There is no doubt about this as well. The minority discount. However, ELN has never demonstrated its ability to properly protect their interests in the subservient role before, and by purposefully putting themselves back into that role I think demonstrates two things: (1) this deal was not out of strength by any means at all, and (2) ELN has realized that it really, really, really, SUCKS at marketing drugs.

My God!!! The number of crohns patients on tysabri, despite the fact that tysabri is a very valuable treatment in that indication (albeit the PML risk is probably worse with the crohns set of patients than with MS due to higher immune modulating drug use and steroid use) can literally be counted on one hand, maybe two hands!!! All this after spending, what, 9 figures bringing the drug to market for that indication.

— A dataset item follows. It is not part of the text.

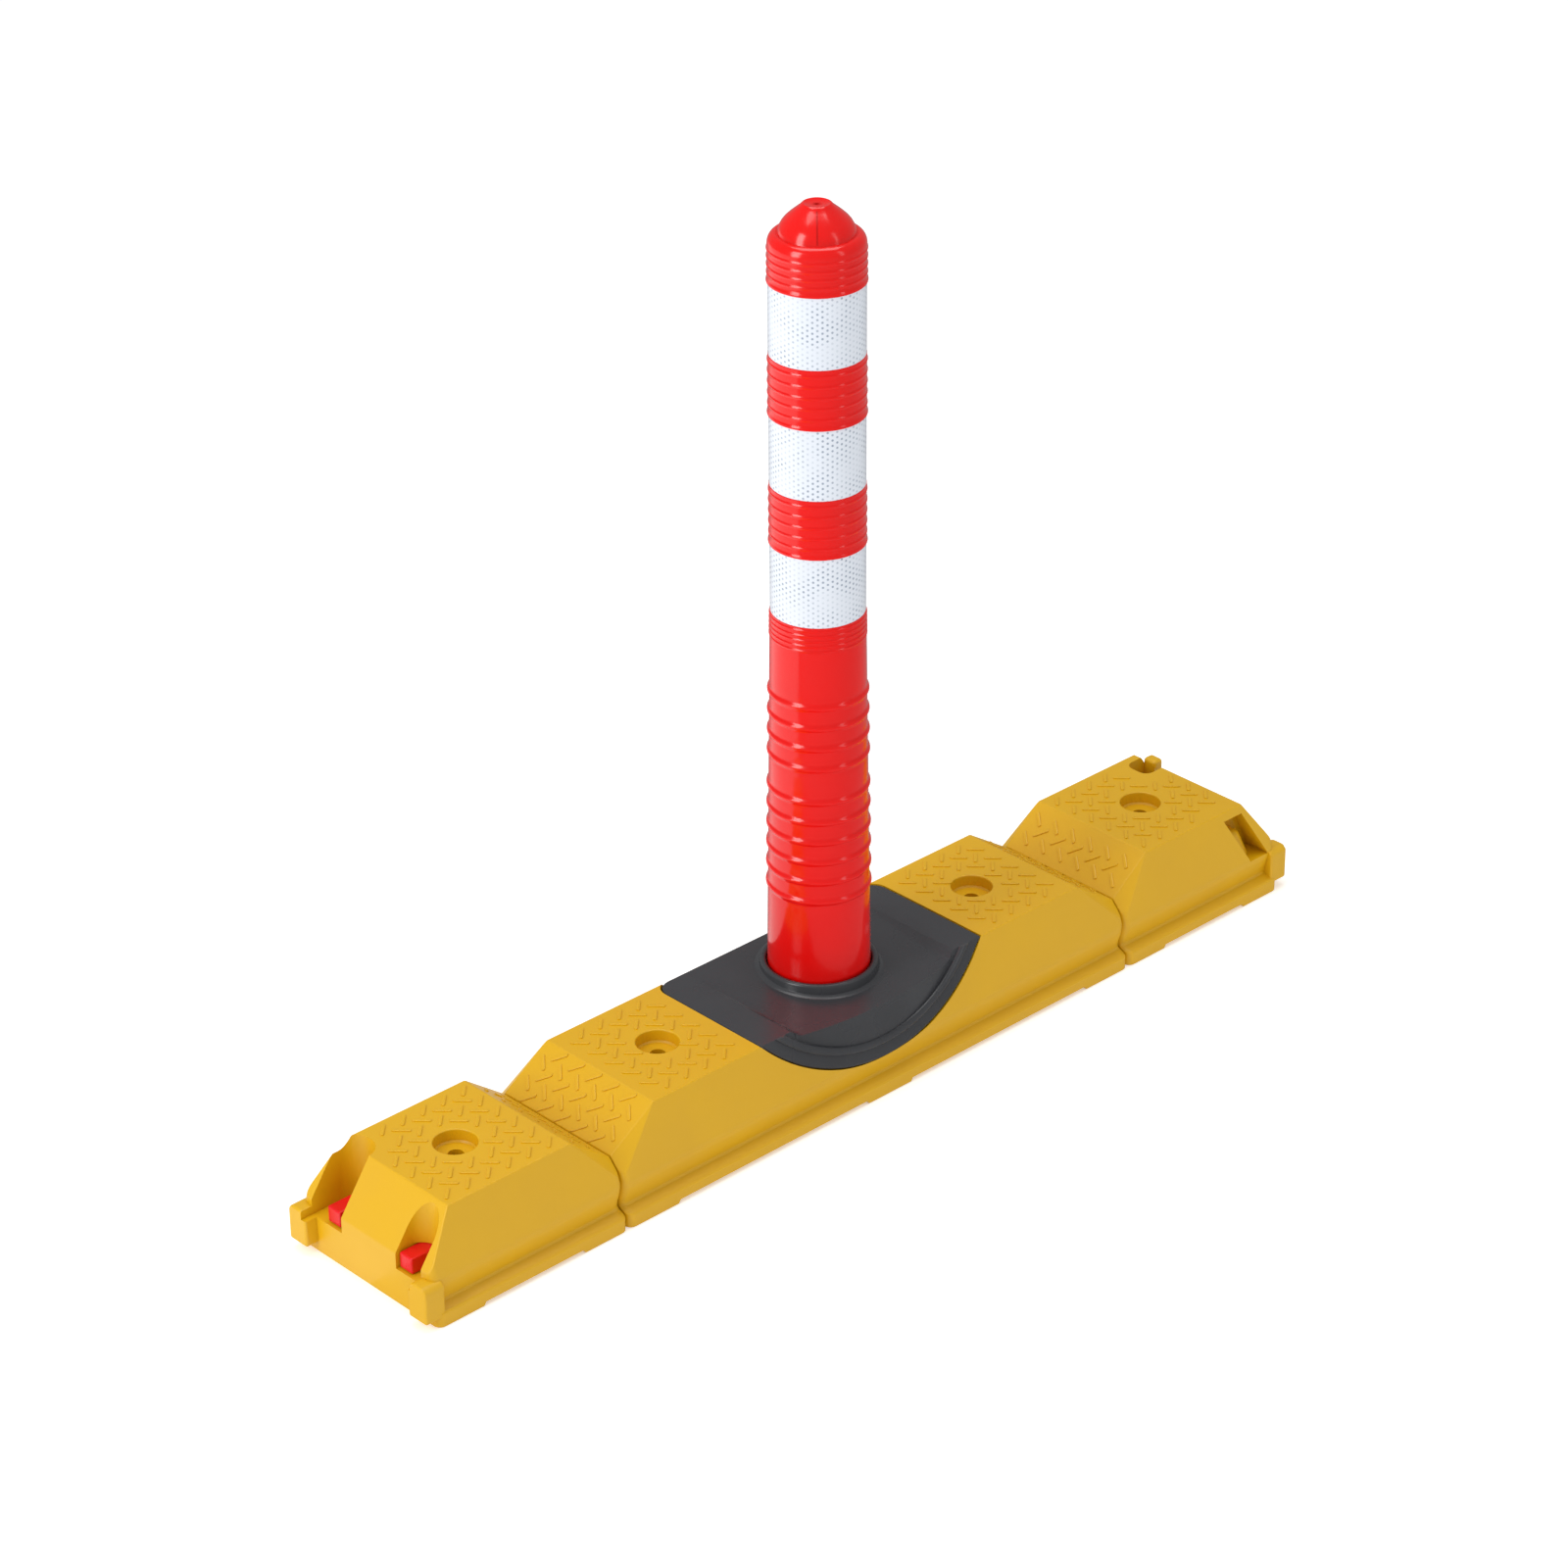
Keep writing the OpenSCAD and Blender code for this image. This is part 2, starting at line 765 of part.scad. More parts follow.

What about prialt? What about tysabri for MS itself.

I think ELN is realizing that they will make more money as the R&D arm for big pharma then they will at becoming big pharma.

That is really a blow for many who thought ELN could become a big pharma company itself, but that is how I see it, and it may have been a very strategic and purposeful decision for ELN in order to plug this glaring weakness the company has when it comes to drug marketing. Disappointing, but from a perspective of a management consultant, this glaring deficiency is obvious and this plugs it while funneling profits to ELN should the venture succeed. BUT, THEN AGAIN, THAT IS WHAT WYETH WAS FOR. No go back to the it was a desperate move conclusion.

I am still not quite sure what to make of everything investment wise. The market cap has not changed much, but the upside certainly has been diluted by 50% even though the on-going risks are less.

In the end, I really don't like it from the perspective of ELN. As I've stated before, it really SUCKS! From the ELN perspective. How much potential value to ELN management waste and flush down the toilet? We are talking billions and billions of dollars.